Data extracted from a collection
------------

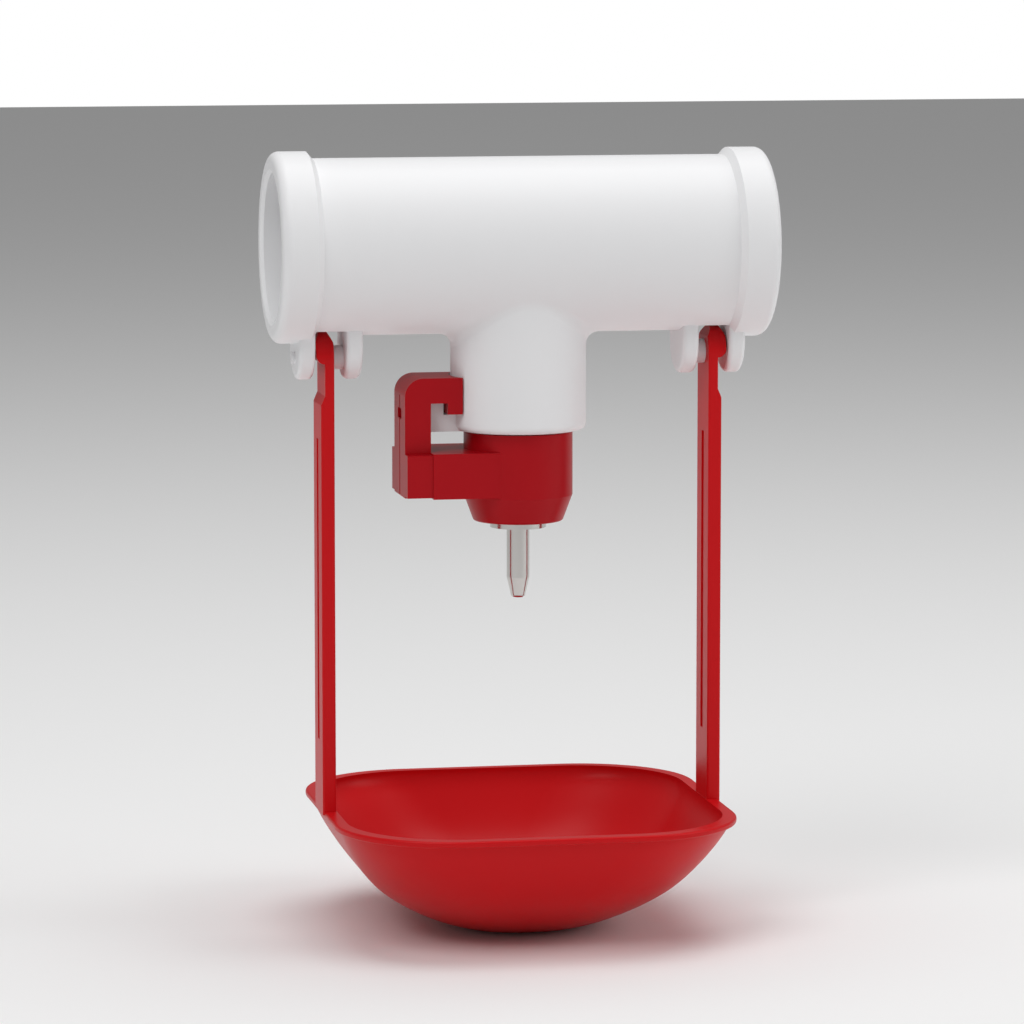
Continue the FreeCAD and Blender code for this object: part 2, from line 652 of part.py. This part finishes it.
def valve_bush():
    """The steel bush pressed into the cap: upper chamber, conical seat, throat, lower chamber."""
    body = new_body("valve_bush", lift_by=-(S.branch_drop + S.rest_gap))
    outside = S.bush_dia / 2
    top = -S.bush_top
    seat_top = top - S.upper_chamber
    throat_top = seat_top - S.upper_seat
    throat_end = throat_top - S.throat_length
    profile = outline(body, "BushOutline", "XZ_Plane", [
        (S.upper_chamber_dia / 2, top), (S.upper_chamber_dia / 2, seat_top),
        (S.throat_dia / 2, throat_top), (S.throat_dia / 2, throat_end),
        (S.lower_chamber_dia / 2, throat_end), (S.lower_chamber_dia / 2, top - S.bush_length),
        (outside, top - S.bush_length), (outside, top),
    ])
    turned(body, "Bush", profile)
    return body


def seat_ring():
    """The steel ring under the cap that keeps the trigger pin in and carries its seat."""
    body = new_body("seat_ring", lift_by=-(S.branch_drop + S.rest_gap))
    under_cap = -(S.cap_length + S.cone_length) - S.press_clearance
    neck_top = -S.bush_top - S.bush_length - S.press_clearance
    top = neck_top + S.ring_spigot
    spigot = S.lower_chamber_dia / 2 - S.press_clearance
    hole = S.ring_hole / 2
    profile = outline(body, "RingOutline", "XZ_Plane", [
        (hole, under_cap - S.ring_flange), (S.ring_dia / 2, under_cap - S.ring_flange),
        (S.ring_dia / 2, under_cap), (S.bush_dia / 2, under_cap), (S.bush_dia / 2, neck_top),
        (spigot, neck_top), (spigot, top), (hole + S.ring_seat, top), (hole, top - S.ring_seat),
    ])
    turned(body, "Ring", profile)
    return body


def head_underside():
    """Height of the pin's head at rest, below the cap's upper face."""
    ring_top = -S.bush_top - S.bush_length - S.press_clearance + S.ring_spigot
    return ring_top + S.rest_gap


def trigger_pin():
    """The steel pin that birds push; its origin is at the underside of its head."""
    body = new_body("trigger_pin", lift_by=head_underside() - (S.branch_drop + S.rest_gap))
    flange_low = -(S.cap_length + S.cone_length) - S.press_clearance - S.ring_flange
    tip = flange_low - S.pin_reach - head_underside()
    shank, head = S.pin_dia / 2, S.head_dia / 2
    seat = S.ring_seat
    profile = outline(body, "PinOutline", "XZ_Plane", [
        (0, tip), (S.pin_tip_dia / 2, tip), (shank, tip + S.pin_taper), (shank, 0),
        (head - seat * 2, 0), (head, seat), (head, S.head_height), (0, S.head_height),
    ])
    turned(body, "Pin", profile)
    tip_radius, tip_place = S.pin_tip_dia.number / 2, tip.number
    rounded(body, "TipRound", S.pin_tip_round, lambda edge: circle_at(edge, tip_radius, "z", tip_place))
    return body


def valve_plug():
    """The loose steel plug on the upper seat, lifted by the pin's head."""
    body = new_body("valve_plug", lift_by=-(S.branch_drop + S.rest_gap))
    throat_top = -S.bush_top - S.upper_chamber - S.upper_seat
    wide, stem = S.plug_dia / 2, S.plug_stem_dia / 2
    slope = S.upper_seat / ((S.upper_chamber_dia - S.throat_dia) / 2)
    cone_end = throat_top + S.rest_gap
    cone_start = cone_end + slope * (wide - stem)
    stem_end = head_underside() + S.head_height + S.rest_gap
    profile = outline(body, "PlugOutline", "XZ_Plane", [
        (0, stem_end), (stem, stem_end), (stem, cone_end), (wide, cone_start),
        (wide, cone_start + S.plug_height), (0, cone_start + S.plug_height),
    ])
    turned(body, "Plug", profile)
    return body


def write_parts(bodies):
    """Check every object, then write each body's shape under its label."""
    doc.recompute()
    failed = [o.Name for o in doc.Objects if "Invalid" in o.State or "Error" in o.State]
    if failed:
        raise RuntimeError("failed: " + ", ".join(failed))
    for body in bodies:
        shape = body.Shape
        if shape.isNull() or not shape.isValid() or len(shape.Solids) != 1:
            raise RuntimeError(f"{body.Label} is not one valid solid")
    os.makedirs(NODE_FOLDER, exist_ok=True)
    for body in bodies:
        body.Shape.exportStep(f"{NODE_FOLDER}/{body.Label}.step")
        print(body.Label, round(body.Shape.Volume, 1))


BUILDERS = [tee_fitting, drip_cup, nipple_body, branch_seal, valve_bush, seat_ring, trigger_pin,
            valve_plug]
write_parts([build() for build in BUILDERS])
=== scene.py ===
"""Looks of the hanging nipple drinker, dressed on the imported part.

Metres throughout, in the part's own frame: the origin is where the pipe's axis crosses the
branch's axis, +X runs along the pipe and +Z is up.
"""

import json
import logging
import math
from dataclasses import dataclass
from enum import Enum

import bpy
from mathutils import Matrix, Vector


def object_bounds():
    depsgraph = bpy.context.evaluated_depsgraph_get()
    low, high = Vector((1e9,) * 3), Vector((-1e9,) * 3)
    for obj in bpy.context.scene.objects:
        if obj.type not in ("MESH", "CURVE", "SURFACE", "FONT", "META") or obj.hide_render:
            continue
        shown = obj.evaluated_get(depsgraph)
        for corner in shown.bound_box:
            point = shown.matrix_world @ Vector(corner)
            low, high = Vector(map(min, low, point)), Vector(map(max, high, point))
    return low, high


logging.basicConfig(level=logging.INFO, format="%(levelname)s %(message)s")
log = logging.getLogger("nipple_drinker")

MM = 0.001
Colour = tuple[float, float, float]
Point = tuple[float, float, float]

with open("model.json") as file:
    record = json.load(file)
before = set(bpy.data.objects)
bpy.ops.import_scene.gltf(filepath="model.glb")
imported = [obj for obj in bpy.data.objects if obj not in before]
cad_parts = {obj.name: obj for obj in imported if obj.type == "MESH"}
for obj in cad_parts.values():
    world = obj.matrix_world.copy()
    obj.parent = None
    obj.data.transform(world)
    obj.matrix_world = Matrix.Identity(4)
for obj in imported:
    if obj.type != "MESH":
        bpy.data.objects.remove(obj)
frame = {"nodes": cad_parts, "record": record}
size_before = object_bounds()


class Slot(Enum):
    """The plastics, metal and rubber that the drinker is made of, by their slot in the record."""

    MILKY = "white_plastic"
    CUP_RED = "red_cup_plastic"
    NIPPLE_RED = "red_nipple_plastic"
    STEEL = "stainless"
    RUBBER = "seal_rubber"


@dataclass(frozen=True)
class Finish:
    """A plain surface of one colour and one gloss.

    Attributes:
        colour: base colour, linear red, green and blue.
        roughness: 0 for a mirror, 1 for chalk.
        metallic: 1 for bare metal, 0 for anything else.
        specular: strength of the reflection that lies over the colour.
    """

    colour: Colour
    roughness: float = 0.35
    metallic: float = 0.0
    specular: float = 0.15

    def material(self, name: str) -> bpy.types.Material:
        """Make a material of this finish.

        Args:
            name: what the material is called.

        Returns:
            The new material.
        """
        material = bpy.data.materials.new(name)
        material.use_nodes = True
        surface = material.node_tree.nodes["Principled BSDF"].inputs
        surface["Base Color"].default_value = (*self.colour, 1)
        surface["Roughness"].default_value = self.roughness
        surface["Metallic"].default_value = self.metallic
        surface["Specular IOR Level"].default_value = self.specular
        return material


FINISHES: dict[Slot, Finish] = {
    Slot.MILKY: Finish((0.86, 0.86, 0.87)),
    Slot.CUP_RED: Finish((0.6, 0.005, 0.008)),
    Slot.NIPPLE_RED: Finish((0.42, 0.003, 0.008)),
    Slot.STEEL: Finish((0.6, 0.58, 0.56), roughness=0.2, metallic=1.0),
    Slot.RUBBER: Finish((0.03, 0.03, 0.03)),
}


def slot_of(piece: str) -> Slot:
    """Look up the material slot that the record gives a piece.

    Args:
        piece: the name of the piece's node.

    Returns:
        The slot.
    """
    for subpart in frame["record"]["subparts"]:
        if subpart["node"] == piece:
            return Slot(subpart["material_slot"])
    raise KeyError(f"no subpart in the record has the node {piece}")


@dataclass(frozen=True)
class SubAssembly:
    """Pieces that belong together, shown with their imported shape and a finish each.

    Attributes:
        title: what the group is called in the log.
        pieces: the names of the pieces' nodes.
    """

    title: str
    pieces: tuple[str, ...]

    def dress(self) -> None:
        """Give each piece the finish of its slot."""
        for piece in self.pieces:
            slot = slot_of(piece)
            materials = frame["nodes"][piece].data.materials
            materials.clear()
            materials.append(FINISHES[slot].material("m_" + piece))
            log.info("%s: %s has the finish %s", self.title, piece, slot.value)


TEE = SubAssembly("tee", ("tee_fitting",))
CUP = SubAssembly("cup", ("drip_cup",))
NIPPLE = SubAssembly("nipple", ("nipple_body", "branch_seal"))
VALVE = SubAssembly("valve", ("valve_bush", "seat_ring", "trigger_pin", "valve_plug"))


@dataclass(frozen=True)
class SoftLamp:
    """A round area lamp, turned to the middle of the drinker.

    Attributes:
        name: what the lamp is called.
        place: its centre.
        size: its diameter.
        watts: its power.
        aim: the point that it faces.
    """

    name: str
    place: Point
    size: float
    watts: float
    aim: Point = (0.0, 0.0, -0.05)

    def build(self) -> None:
        """Add the lamp to the scene."""
        data = bpy.data.lights.new(self.name, "AREA")
        data.shape = "DISK"
        data.size = self.size
        data.energy = self.watts
        lamp = bpy.data.objects.new(self.name, data)
        bpy.context.scene.collection.objects.link(lamp)
        lamp.location = self.place
        toward = Vector(self.aim) - Vector(self.place)
        lamp.rotation_euler = toward.to_track_quat("-Z", "Y").to_euler()
        log.info("lamp: %s", self.name)


@dataclass(frozen=True)
class StudioCamera:
    """The camera, set by how it looks at one point of the drinker.

    Attributes:
        target_mm: the point that it faces, in millimetres.
        azimuth: degrees round from the front, negative to the left.
        elevation: degrees above level.
        distance: from the target.
        lens: focal length, in millimetres.
        sensor_width: in millimetres.
        clip: nearest and farthest distance that it sees.
    """

    target_mm: Point = (-1.05, 0.0, -45.86)
    azimuth: float = -10.7
    elevation: float = 7.1
    distance: float = 0.9
    lens: float = 184.84453
    sensor_width: float = 36.0
    clip: tuple[float, float] = (0.01, 20.0)

    def build(self) -> None:
        """Add the camera and let the scene look through it."""
        data = bpy.data.cameras.new("camera")
        camera = bpy.data.objects.new("camera", data)
        scene = bpy.context.scene
        scene.collection.objects.link(camera)
        scene.camera = camera
        data.sensor_width = self.sensor_width
        data.lens = self.lens
        data.clip_start, data.clip_end = self.clip

        around, up = math.radians(self.azimuth), math.radians(self.elevation)
        level = math.cos(up)
        back = Vector((math.sin(around) * level, -math.cos(around) * level, math.sin(up)))
        camera.location = Vector(self.target_mm) * MM + back * self.distance
        camera.rotation_mode = "QUATERNION"
        camera.rotation_quaternion = (-back).to_track_quat("-Z", "Y")


@dataclass(frozen=True)
class Studio:
    """The surroundings: a white backdrop, a pale floor under the cup and soft lamps.

    Attributes:
        ambient: strength of the light that comes from all round.
        backdrop: brightness of what the camera sees behind the drinker.
        floor_size: side of the square floor.
        floor_gap: from the floor up to the drinker's lowest point.
        floor_finish: the floor's surface.
        lamps: the lamps.
        camera: the camera.
    """

    ambient: float = 0.28
    backdrop: float = 1.0
    floor_size: float = 6.0
    floor_gap: float = 0.0003
    floor_finish: Finish = Finish((0.9, 0.9, 0.9), roughness=0.9, specular=0.5)
    lamps: tuple[SoftLamp, ...] = (
        SoftLamp("key", (-0.5, -0.5, 0.7), 0.6, 3.2),
        SoftLamp("top", (0.1, 0.1, 0.9), 0.9, 5.0),
        SoftLamp("right", (0.7, -0.3, 0.3), 0.5, 1.5),
    )
    camera: StudioCamera = StudioCamera()

    def build_world(self) -> None:
        """Light the scene from all round, and show the camera a white backdrop."""
        scene = bpy.context.scene
        world = bpy.data.worlds.new("Studio")
        scene.world = world
        world.use_nodes = True
        scene.view_settings.view_transform = "Standard"
        nodes, links = world.node_tree.nodes, world.node_tree.links
        nodes.clear()
        output = nodes.new("ShaderNodeOutputWorld")
        path = nodes.new("ShaderNodeLightPath")
        mix = nodes.new("ShaderNodeMixShader")
        links.new(path.outputs["Is Camera Ray"], mix.inputs[0])
        for slot, strength in ((1, self.ambient), (2, self.backdrop)):
            light = nodes.new("ShaderNodeBackground")
            light.inputs["Color"].default_value = (1, 1, 1, 1)
            light.inputs["Strength"].default_value = strength
            links.new(light.outputs[0], mix.inputs[slot])
        links.new(mix.outputs[0], output.inputs["Surface"])

    def build_floor(self) -> None:
        """Lay the floor just under the drinker."""
        lowest = size_before[0].z
        bpy.ops.mesh.primitive_plane_add(
            size=self.floor_size, location=(0, 0, lowest - self.floor_gap))
        floor = bpy.context.object
        floor.name = "floor"
        floor.data.materials.append(self.floor_finish.material("floor_white"))
        log.info("floor: laid at %.4f m", lowest - self.floor_gap)

    def build_lamps(self) -> None:
        """Add every lamp."""
        for lamp in self.lamps:
            lamp.build()


def main() -> None:
    """Dress the part and set up the studio."""
    studio = Studio()
    studio.build_world()
    studio.build_floor()
    studio.camera.build()
    for group in (TEE, CUP, NIPPLE, VALVE):
        group.dress()
    studio.build_lamps()


if __name__ == "__main__":
    main()
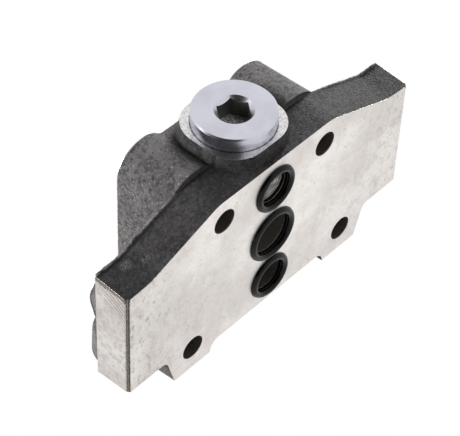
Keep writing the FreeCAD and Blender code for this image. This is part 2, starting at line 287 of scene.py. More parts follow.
def cut_mask(finish):
    """1 on milled and drilled metal, 0 on raw skin."""
    x, y, z = finish.x, finish.y, finish.z
    ragged = finish.grain(1.2, 3.0) * 0.5
    core = (abs(x) < SEAT_HALF_WIDTH) & (z > GALLERIES_LOW) & (z < GALLERIES_HIGH) & (y < GALLERIES_END)
    rear = (distance(x, z, 0, GALLERY_AXIS) < REAR_PORT_RADIUS) & (y > REAR_PORT_START)
    top = (distance(x, y, 0, PORT_DEPTH) < TOP_PORT_RADIUS) & (z > TOP_PORT_LOW)
    tie_holes = [distance(x, z, *rod) < TIE_RADIUS + 0.05 for rod in TIE_RODS]
    front_face = y < ragged * 0.4 - 0.06
    rear_face = y > REAR_PLANE + 0.04 - ragged * 0.8
    ends = abs(x) > END_PLANE + 0.04 - ragged * 0.6
    feet = z < FOOT_PLANE + ragged * 0.5
    return any_of([core, rear, top, *tie_holes, front_face, rear_face, spot_mask(finish), ends, feet])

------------

#### What the task requires
Nothing but the lines from the one with "print(body.Label, round(body.Shape.Volume, 1))" through the one with "imported = [obj" should be retyped; include both and keep them exact.

#### Answer to this task
        print(body.Label, round(body.Shape.Volume, 1))


BUILDERS = [tee_fitting, drip_cup, nipple_body, branch_seal, valve_bush, seat_ring, trigger_pin,
            valve_plug]
write_parts([build() for build in BUILDERS])
=== scene.py ===
"""Looks of the hanging nipple drinker, dressed on the imported part.

Metres throughout, in the part's own frame: the origin is where the pipe's axis crosses the
branch's axis, +X runs along the pipe and +Z is up.
"""

import json
import logging
import math
from dataclasses import dataclass
from enum import Enum

import bpy
from mathutils import Matrix, Vector


def object_bounds():
    depsgraph = bpy.context.evaluated_depsgraph_get()
    low, high = Vector((1e9,) * 3), Vector((-1e9,) * 3)
    for obj in bpy.context.scene.objects:
        if obj.type not in ("MESH", "CURVE", "SURFACE", "FONT", "META") or obj.hide_render:
            continue
        shown = obj.evaluated_get(depsgraph)
        for corner in shown.bound_box:
            point = shown.matrix_world @ Vector(corner)
            low, high = Vector(map(min, low, point)), Vector(map(max, high, point))
    return low, high


logging.basicConfig(level=logging.INFO, format="%(levelname)s %(message)s")
log = logging.getLogger("nipple_drinker")

MM = 0.001
Colour = tuple[float, float, float]
Point = tuple[float, float, float]

with open("model.json") as file:
    record = json.load(file)
before = set(bpy.data.objects)
bpy.ops.import_scene.gltf(filepath="model.glb")
imported = [obj for obj in bpy.data.objects if obj not in before]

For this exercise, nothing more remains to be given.